Rediscovering Alberta

“ I saw in their eyes something I was to see over and over in every part of the nation–a burning desire to go, to move, to get under way, anyplace, away from any here… nearly every American hungers to move.”

– John Steinbeck, Travels with Charley: In Search of America

I gave the prairies a chance to steal my heart, but in the end, I could not make my home there. The Canadian prairies are stunning. Covid made it difficult to connect with people or establish relationships with fellow travellers or anyone else there.

Why Alberta people are so tough

Albertans are in general, hard bitten and tough. Survivors from the very beginning. By beginning I mean when homestead land was taken from the native Cree people and given to anyone willing to clear and farm 10 mosquito infested acres per year with just a swede saw, an axe, and an ox (if they were wealthy enough to buy one).

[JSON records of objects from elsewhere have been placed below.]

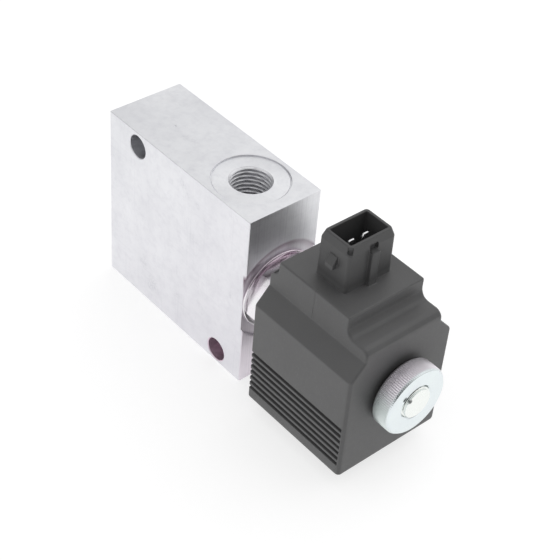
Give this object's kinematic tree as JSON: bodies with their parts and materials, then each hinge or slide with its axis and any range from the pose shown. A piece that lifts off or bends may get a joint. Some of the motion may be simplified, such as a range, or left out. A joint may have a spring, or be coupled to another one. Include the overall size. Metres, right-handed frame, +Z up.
{
  "type": "solenoid directional valve",
  "caption": "Screw-in solenoid directional valve in a ported aluminium line block, with an encapsulated coil, bladed plug socket and knurled coil nut.",
  "frame": {"origin": "centre of the block's base face", "axes": "+Z up through the side port and the plug socket, +X along the cartridge from the block towards the coil nut, Y across the mounting holes"},
  "size_m": [0.1195, 0.0364, 0.0692],
  "materials": {
    "block_aluminium": "milled, satin",
    "plated_steel": "turned and zinc plated",
    "hardened_steel": "hardened and ground",
    "magnetic_steel": "turned soft iron",
    "spring_steel": "drawn wire",
    "shim_brass": "rolled",
    "tube_steel": "drawn stainless tube",
    "pole_steel": "turned and plated",
    "seal_rubber": "moulded nitrile",
    "ptfe": "turned",
    "coil_plastic": "glass-filled, moulded",
    "bobbin_plastic": "moulded",
    "copper_wire": "enamelled copper wire",
    "tape": "polyester tape",
    "blade_tin": "tinned",
    "nut_zinc": "bright zinc plated, knurled"
  },
  "bodies": {
    "root": {"valve_block": "block_aluminium", "adapter_body": "plated_steel", "head_seal_ring": "seal_rubber", "cage": "hardened_steel", "nose_seal_ring": "seal_rubber", "nose_backup_rings": "ptfe", "return_spring": "spring_steel", "residual_shim": "shim_brass", "guide_tube": "tube_steel", "pole_piece": "pole_steel", "coil_rear_seal": "seal_rubber"},
    "armature_set": {"armature": "magnetic_steel", "spool": "hardened_steel", "coupling_pin": "hardened_steel"},
    "coil": {"coil_housing": "coil_plastic", "flux_frame": "magnetic_steel", "bobbin": "bobbin_plastic", "winding": "copper_wire", "winding_tape": "tape", "lead_wires": "copper_wire", "terminal_blades": "blade_tin"},
    "nut_seal": {"coil_front_seal": "seal_rubber"},
    "nut": {"coil_nut": "nut_zinc"}
  },
  "joints": [
    {"name": "armature_slide", "type": "slide", "parent": "root", "child": "armature_set", "axis": [1, 0, 0], "range_m": [0, 0.0024], "stiffness_N_per_m": 1500, "springref_m": -0.004, "deforming": ["return_spring"]},
    {"name": "coil_turn", "type": "hinge", "parent": "root", "child": "coil", "pos_m": [0.06, 0, 0.02935], "axis": [1, 0, 0], "continuous": true},
    {"name": "nut_travel", "type": "slide", "parent": "root", "child": "nut_seal", "axis": [1, 0, 0], "range_m": [0, 0.006]},
    {"name": "nut_spin", "type": "hinge", "parent": "nut_seal", "child": "nut", "pos_m": [0.084, 0, 0.02935], "axis": [1, 0, 0], "range_deg": [0, 2160]}
  ],
  "couplings": [
    {"joint": "nut_spin", "follows": "nut_travel", "rad_per_m": 6283.2}
  ]
}
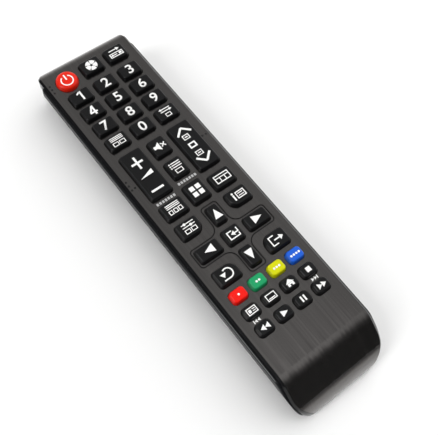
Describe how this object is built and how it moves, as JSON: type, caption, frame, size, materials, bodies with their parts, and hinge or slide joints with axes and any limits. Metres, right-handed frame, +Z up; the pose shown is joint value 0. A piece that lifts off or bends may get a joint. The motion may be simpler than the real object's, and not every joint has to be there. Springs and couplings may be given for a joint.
{
  "type": "tv remote control",
  "caption": "Long slim infrared TV remote: brushed face, black case, raised press keys, tilting rocker keys, round power key, hinged battery door.",
  "frame": {"origin": "middle of the underside, on the table", "axes": "+X to the right seen from above with the head end up, +Y towards the head end, +Z up out of the keypad"},
  "size_m": [0.0488, 0.1896, 0.0227],
  "materials": {
    "brushed_face": "brushed lengthwise, dark grey",
    "gloss_black": "polished",
    "case_black": "fine satin",
    "dark_window": "polished, passes infrared light",
    "board": "lacquered",
    "grey_rubber": "matt",
    "clear_lamp": "clear with a faint blue tint",
    "chip_black": "matt",
    "blue_part": "dipped",
    "can": "sleeved",
    "spring_steel": "nickel plated",
    "battery": "plain sleeve",
    "key_black": "fine satin with white printing",
    "key_red_gloss": "polished",
    "key_green_gloss": "polished",
    "key_yellow_gloss": "polished",
    "key_blue_gloss": "polished"
  },
  "bodies": {
    "case": {"face_panel": "brushed_face", "upper_case": "gloss_black", "lower_case": "case_black", "infrared_window": "dark_window", "circuit_board": "board", "keypad_mat": "grey_rubber", "infrared_led": "clear_lamp", "controller_chip": "chip_black", "ceramic_resonator": "blue_part", "capacitor": "can", "driver_transistor": "chip_black", "negative_contact": "spring_steel", "positive_contact": "spring_steel", "bridge_contact": "spring_steel", "battery_1": "battery", "battery_2": "battery"},
    "battery_door": {"battery_door": "case_black"},
    "key_power": {"key_power": "key_red_gloss"},
    "key_favourites": {"key_favourites": "key_black"},
    "key_input": {"key_input": "key_black"},
    "key_1": {"key_1": "key_black"},
    "key_2": {"key_2": "key_black"},
    "key_3": {"key_3": "key_black"},
    "key_4": {"key_4": "key_black"},
    "key_5": {"key_5": "key_black"},
    "key_6": {"key_6": "key_black"},
    "key_7": {"key_7": "key_black"},
    "key_8": {"key_8": "key_black"},
    "key_9": {"key_9": "key_black"},
    "key_text": {"key_text": "key_black"},
    "key_0": {"key_0": "key_black"},
    "key_swap": {"key_swap": "key_black"},
    "key_mute": {"key_mute": "key_black"},
    "key_list": {"key_list": "key_black"},
    "key_menu": {"key_menu": "key_black"},
    "key_hub": {"key_hub": "key_black"},
    "key_guide": {"key_guide": "key_black"},
    "key_tools": {"key_tools": "key_black"},
    "key_info": {"key_info": "key_black"},
    "key_return": {"key_return": "key_black"},
    "key_exit": {"key_exit": "key_black"},
    "key_up": {"key_up": "key_black"},
    "key_down": {"key_down": "key_black"},
    "key_left": {"key_left": "key_black"},
    "key_right": {"key_right": "key_black"},
    "key_enter": {"key_enter": "key_black"},
    "key_red": {"key_red": "key_red_gloss"},
    "key_green": {"key_green": "key_green_gloss"},
    "key_yellow": {"key_yellow": "key_yellow_gloss"},
    "key_blue": {"key_blue": "key_blue_gloss"},
    "key_manual": {"key_manual": "key_black"},
    "key_subtitle": {"key_subtitle": "key_black"},
    "key_home": {"key_home": "key_black"},
    "key_stop": {"key_stop": "key_black"},
    "key_rewind": {"key_rewind": "key_black"},
    "key_play": {"key_play": "key_black"},
    "key_pause": {"key_pause": "key_black"},
    "key_forward": {"key_forward": "key_black"},
    "key_volume": {"key_volume": "key_black"},
    "key_channel": {"key_channel": "key_black"}
  },
  "joints": [
    {"name": "press_power", "type": "slide", "parent": "case", "child": "key_power", "axis": [0, 0, -1], "range_m": [0, 0.0009], "stiffness_N_per_m": 1000},
    {"name": "press_favourites", "type": "slide", "parent": "case", "child": "key_favourites", "axis": [0, 0, -1], "range_m": [0, 0.0009], "stiffness_N_per_m": 1000},
    {"name": "press_input", "type": "slide", "parent": "case", "child": "key_input", "axis": [0, 0, -1], "range_m": [0, 0.0009], "stiffness_N_per_m": 1000},
    {"name": "press_1", "type": "slide", "parent": "case", "child": "key_1", "axis": [0, 0, -1], "range_m": [0, 0.0009], "stiffness_N_per_m": 1000},
    {"name": "press_2", "type": "slide", "parent": "case", "child": "key_2", "axis": [0, 0, -1], "range_m": [0, 0.0009], "stiffness_N_per_m": 1000},
    {"name": "press_3", "type": "slide", "parent": "case", "child": "key_3", "axis": [0, 0, -1], "range_m": [0, 0.0009], "stiffness_N_per_m": 1000},
    {"name": "press_4", "type": "slide", "parent": "case", "child": "key_4", "axis": [0, 0, -1], "range_m": [0, 0.0009], "stiffness_N_per_m": 1000},
    {"name": "press_5", "type": "slide", "parent": "case", "child": "key_5", "axis": [0, 0, -1], "range_m": [0, 0.0009], "stiffness_N_per_m": 1000},
    {"name": "press_6", "type": "slide", "parent": "case", "child": "key_6", "axis": [0, 0, -1], "range_m": [0, 0.0009], "stiffness_N_per_m": 1000},
    {"name": "press_7", "type": "slide", "parent": "case", "child": "key_7", "axis": [0, 0, -1], "range_m": [0, 0.0009], "stiffness_N_per_m": 1000},
    {"name": "press_8", "type": "slide", "parent": "case", "child": "key_8", "axis": [0, 0, -1], "range_m": [0, 0.0009], "stiffness_N_per_m": 1000},
    {"name": "press_9", "type": "slide", "parent": "case", "child": "key_9", "axis": [0, 0, -1], "range_m": [0, 0.0009], "stiffness_N_per_m": 1000},
    {"name": "press_text", "type": "slide", "parent": "case", "child": "key_text", "axis": [0, 0, -1], "range_m": [0, 0.0009], "stiffness_N_per_m": 1000},
    {"name": "press_0", "type": "slide", "parent": "case", "child": "key_0", "axis": [0, 0, -1], "range_m": [0, 0.0009], "stiffness_N_per_m": 1000},
    {"name": "press_swap", "type": "slide", "parent": "case", "child": "key_swap", "axis": [0, 0, -1], "range_m": [0, 0.0009], "stiffness_N_per_m": 1000},
    {"name": "press_mute", "type": "slide", "parent": "case", "child": "key_mute", "axis": [0, 0, -1], "range_m": [0, 0.0009], "stiffness_N_per_m": 1000},
    {"name": "press_list", "type": "slide", "parent": "case", "child": "key_list", "axis": [0, 0, -1], "range_m": [0, 0.0009], "stiffness_N_per_m": 1000},
    {"name": "press_menu", "type": "slide", "parent": "case", "child": "key_menu", "axis": [0, 0, -1], "range_m": [0, 0.0009], "stiffness_N_per_m": 1000},
    {"name": "press_hub", "type": "slide", "parent": "case", "child": "key_hub", "axis": [0, 0, -1], "range_m": [0, 0.0009], "stiffness_N_per_m": 1000},
    {"name": "press_guide", "type": "slide", "parent": "case", "child": "key_guide", "axis": [0, 0, -1], "range_m": [0, 0.0009], "stiffness_N_per_m": 1000},
    {"name": "press_tools", "type": "slide", "parent": "case", "child": "key_tools", "axis": [0, 0, -1], "range_m": [0, 0.0009], "stiffness_N_per_m": 1000},
    {"name": "press_info", "type": "slide", "parent": "case", "child": "key_info", "axis": [0, 0, -1], "range_m": [0, 0.0009], "stiffness_N_per_m": 1000},
    {"name": "press_return", "type": "slide", "parent": "case", "child": "key_return", "axis": [0, 0, -1], "range_m": [0, 0.0009], "stiffness_N_per_m": 1000},
    {"name": "press_exit", "type": "slide", "parent": "case", "child": "key_exit", "axis": [0, 0, -1], "range_m": [0, 0.0009], "stiffness_N_per_m": 1000},
    {"name": "press_up", "type": "slide", "parent": "case", "child": "key_up", "axis": [0, 0, -1], "range_m": [0, 0.0009], "stiffness_N_per_m": 1000},
    {"name": "press_down", "type": "slide", "parent": "case", "child": "key_down", "axis": [0, 0, -1], "range_m": [0, 0.0009], "stiffness_N_per_m": 1000},
    {"name": "press_left", "type": "slide", "parent": "case", "child": "key_left", "axis": [0, 0, -1], "range_m": [0, 0.0009], "stiffness_N_per_m": 1000},
    {"name": "press_right", "type": "slide", "parent": "case", "child": "key_right", "axis": [0, 0, -1], "range_m": [0, 0.0009], "stiffness_N_per_m": 1000},
    {"name": "press_enter", "type": "slide", "parent": "case", "child": "key_enter", "axis": [0, 0, -1], "range_m": [0, 0.0009], "stiffness_N_per_m": 1000},
    {"name": "press_red", "type": "slide", "parent": "case", "child": "key_red", "axis": [0, 0, -1], "range_m": [0, 0.0009], "stiffness_N_per_m": 1000},
    {"name": "press_green", "type": "slide", "parent": "case", "child": "key_green", "axis": [0, 0, -1], "range_m": [0, 0.0009], "stiffness_N_per_m": 1000},
    {"name": "press_yellow", "type": "slide", "parent": "case", "child": "key_yellow", "axis": [0, 0, -1], "range_m": [0, 0.0009], "stiffness_N_per_m": 1000},
    {"name": "press_blue", "type": "slide", "parent": "case", "child": "key_blue", "axis": [0, 0, -1], "range_m": [0, 0.0009], "stiffness_N_per_m": 1000},
    {"name": "press_manual", "type": "slide", "parent": "case", "child": "key_manual", "axis": [0, 0, -1], "range_m": [0, 0.0009], "stiffness_N_per_m": 1000},
    {"name": "press_subtitle", "type": "slide", "parent": "case", "child": "key_subtitle", "axis": [0, 0, -1], "range_m": [0, 0.0009], "stiffness_N_per_m": 1000},
    {"name": "press_home", "type": "slide", "parent": "case", "child": "key_home", "axis": [0, 0, -1], "range_m": [0, 0.0009], "stiffness_N_per_m": 1000},
    {"name": "press_stop", "type": "slide", "parent": "case", "child": "key_stop", "axis": [0, 0, -1], "range_m": [0, 0.0009], "stiffness_N_per_m": 1000},
    {"name": "press_rewind", "type": "slide", "parent": "case", "child": "key_rewind", "axis": [0, 0, -1], "range_m": [0, 0.0009], "stiffness_N_per_m": 1000},
    {"name": "press_play", "type": "slide", "parent": "case", "child": "key_play", "axis": [0, 0, -1], "range_m": [0, 0.0009], "stiffness_N_per_m": 1000},
    {"name": "press_pause", "type": "slide", "parent": "case", "child": "key_pause", "axis": [0, 0, -1], "range_m": [0, 0.0009], "stiffness_N_per_m": 1000},
    {"name": "press_forward", "type": "slide", "parent": "case", "child": "key_forward", "axis": [0, 0, -1], "range_m": [0, 0.0009], "stiffness_N_per_m": 1000},
    {"name": "tilt_volume", "type": "hinge", "parent": "case", "child": "key_volume", "pos_m": [-0.0126, 0.02328, 0.0174], "axis": [1, 0, 0], "range_deg": [-3, 3], "stiffness_Nm_per_rad": 0.15},
    {"name": "tilt_channel", "type": "hinge", "parent": "case", "child": "key_channel", "pos_m": [0.0126, 0.02328, 0.0174], "axis": [1, 0, 0], "range_deg": [-3, 3], "stiffness_Nm_per_rad": 0.15},
    {"name": "door_hinge", "type": "hinge", "parent": "case", "child": "battery_door", "pos_m": [0, -0.01372, 0.0011], "axis": [1, 0, 0], "range_deg": [0, 75]}
  ]
}
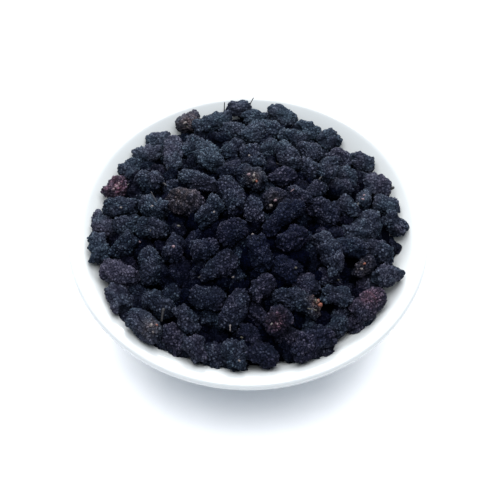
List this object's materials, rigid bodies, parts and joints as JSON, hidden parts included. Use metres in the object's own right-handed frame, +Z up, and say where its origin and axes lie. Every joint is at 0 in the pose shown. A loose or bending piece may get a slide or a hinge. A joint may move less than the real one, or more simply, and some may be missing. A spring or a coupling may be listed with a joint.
{
  "type": "bowl of dried mulberries",
  "caption": "Wide white glazed bowl with a flat lip and a foot ring, heaped above its rim with dried black mulberries.",
  "frame": {"origin": "on the table, on the axis of the bowl", "axes": "+Z up along the axis of the bowl, -Y towards the viewer of the picture, +X to the viewer's right"},
  "size_m": [0.15, 0.15, 0.0668],
  "materials": {
    "glaze": "gloss",
    "black_fruit": "matte",
    "brown_fruit": "matte",
    "red_fruit": "matte",
    "grey_fruit": "matte"
  },
  "bodies": {
    "root": {"bowl": "glaze", "mulberry_heap": "black_fruit", "mulberry_brown_seeded": "brown_fruit", "mulberry_red_left": "red_fruit", "mulberry_brown_large": "brown_fruit", "mulberry_brown_top": "brown_fruit", "mulberry_grey_small": "grey_fruit", "mulberry_pale_seeded": "grey_fruit", "mulberry_orange_tipped": "brown_fruit", "mulberry_red_right": "red_fruit", "mulberry_purple": "red_fruit", "mulberry_seeded_right": "brown_fruit"}
  },
  "joints": []
}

Thousands of would be settlers turned on their heels and headed back to Winnipeg, Montreal, or Toronto after they’d given their best and their all to the unrelenting wilderness that was Alberta well into the 20th century. I doubt there were any wimps among the 1000’s of people that stayed behind through Canada’s harshest climate and left a legacy of hundred of thousands of acres of cleared and cultivated land. From such tough stock grew much of the present population of Alberta.

How rediscovering Alberta led me home

No Alberta native, I grew up across Canada until I landed on the edge of Georgia Strait in the Comox Valley. By August, I knew the bleak beauty of the Alberta landscape would be overwhelming and way too cold for me when winter came. And then there was the whole house issue.

Did I really want:

  • To go back to owing money to a bank for a property the bank would (technically) own until the end of my payments on a mortgage or the end of my life?
  • The work and worry that comes with owning a house?
  • To give up the freedom that I am finally experiencing after a lifetime of working on houses that are owned by the bank that loaned me the money to buy them?

The answer to all of these questions is “No”:

I am currently free to go wherever I please, without the burden of any of the financial hardship that accompanies home ownership or any form of permanent abode. I am for now a nomad. My heart yearns to explore open roads, to see old friends and new vistas.

I have never been happier than with the simple life I am living in the Arfpod. For the time being, I will head home to the Ocean for winter and stay until May. Then travel back across the prairies when the weather warms and the fields were waiting to be planted with canola, flax and sunflowers. Where my newly walking granddaughter and grandson will be waiting for adventures with Nan.

So one inevitable day, it came time to say a tearful goodbye to my family and to a few new friends, to return to the Island. In my travels, I have found a few truths and a few lies and pretty much everything in between.